On current debt service to revenue ratio, the Minister stated that as at 31st August the debt service to revenue ratio is 83 percent.
She said, “and that is why I said what we have is on revenue and we have to do everything we can to increase our revenue, our policy target is to keep it at no more than 50% over the medium term period and ultimately reduce it down to 30% but we are currently over 50% debt service to revenue.
On why and how to grow revenue on informal sector, she said, “It is first of all to try to get the sector formalized that one of the reasons why we make provisions for free registration and online registration. You can actually go the CAC website and register if you have all the document within 48 hrs you get your certificate.

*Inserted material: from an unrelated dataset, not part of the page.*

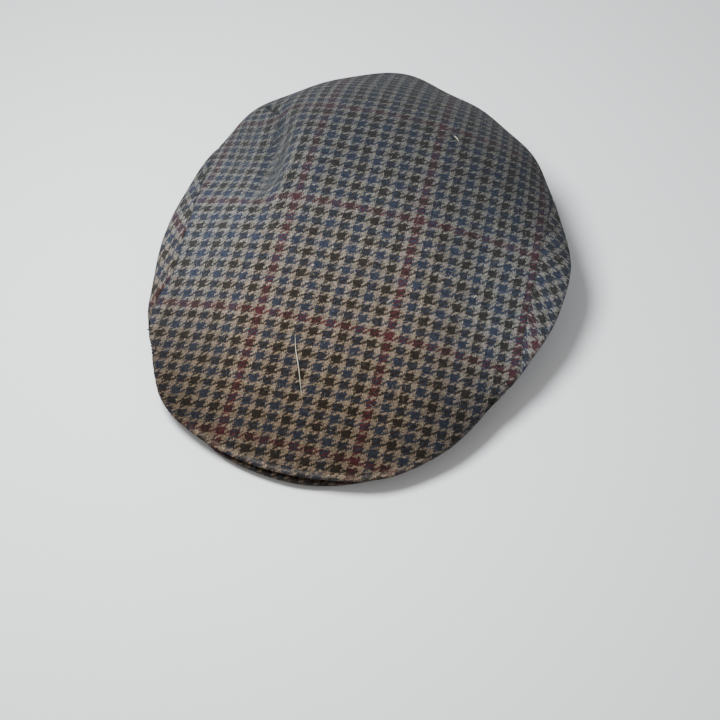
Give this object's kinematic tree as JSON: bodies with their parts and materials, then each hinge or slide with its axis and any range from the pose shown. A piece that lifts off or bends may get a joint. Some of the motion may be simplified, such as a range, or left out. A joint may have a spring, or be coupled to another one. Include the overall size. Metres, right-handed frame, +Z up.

” So, once you register, the process of registration includes; you’ll provide your TIN, you’ll provide your account number and BVN also. Once you …. Registration then its easier to track those companies and since that provision was given, the Ministry of Industry Trade and Investment is reporting that there are more of this informal sector operators that are not formalized.
“Remember that I said we granted tax rebate for small businesses but the businesses were still expected to file in returns to show that their turn over is below those thresh hold that either entitled to zero CIT or 20% CIT so, gradually the tax net is able to include some of these informal sector place.
“More currently the JTB is chaired by the chairman FIRS is working with each state chair of FIRS as a member, they are currently working at upgrading the process of TIN to include NIN and you know that there is a lot of progress that has been made in the NIN registration process, the NIMC reports that the numbers are now at up to 84 million Nigerians that have been registered on the data base.
” So, there will be a link between the NIN and the TIN, that’s another way that we are going to be able to use to track tax payers registration as well as tax compliant and its gradually expanding the tax net as well. we are able to check where a company has paid its tax, to look behind the company to the directors of the company also look at the tax compliant of the directors of the companies”.